Channel scour and fill by debris flows and bedload transport

• Scour > fill depth for debris flows and equilibrium condition for bedload transport
• Channel change influenced by slope for debris flows but not for bedload transport
• Debris flows, critical slope threshold of 0.19 for which important erosion occurs
• Loose gravel bedload deposits most susceptible for debris-flow erosion
• These materials are automatically mapped with roughness from laser scanning

In steep channels, debris flows are known to dramatically increase in volume under the effect of channel erosion. However, the critical factors controlling channel erosion by debris flows are not well documented by field studies. This is particularly true for the effect of slope on the depth at which erodible beds are scoured during debris flows and during bedload transport. This topic has been addressed by intensive cross section resurveys (54 cross sections) of debris flows (n = 5) and flow events (n = 9) that occurred in two torrents of the French Prealps, the Manival and Réal torrents, between 2009 and 2012. This study provided evidence that debris-flow scouring increases with slope, whereas this is not the case for bedload transport (no slope effect detected during floods). A functional relationship defined from a piecewise regression model is proposed as an empirical fit for the prediction of channel erosion by debris flows with a critical slope threshold at 0.19 (95% confidence interval: 0.17–0.21).
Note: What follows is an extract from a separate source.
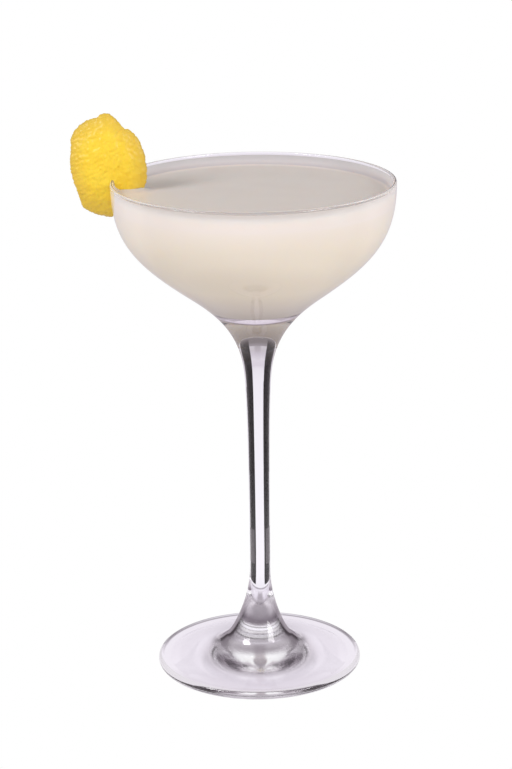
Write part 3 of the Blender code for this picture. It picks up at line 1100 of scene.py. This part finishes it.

This slope threshold is interpreted as the transition between the transport-limited and supply-limited regimes, associated with the upstream decreasing erodible bed thickness. The erodible bed was also characterized by quantifying erosion, deposition, and surface roughness with multidate terrestrial laser scans (TLSs) in a short reach of high sensitivity of the Manival torrent. Debris-flow erosion occurred preferentially on smooth surfaces corresponding to the unconsolidated gravel deposits from bedload transport. A 20-cm resolution roughness profile from an airborne laser scan (ALS) and a slope profile of the whole channel were used to detect the unconsolidated sediment deposits that can potentially feed future debris flows.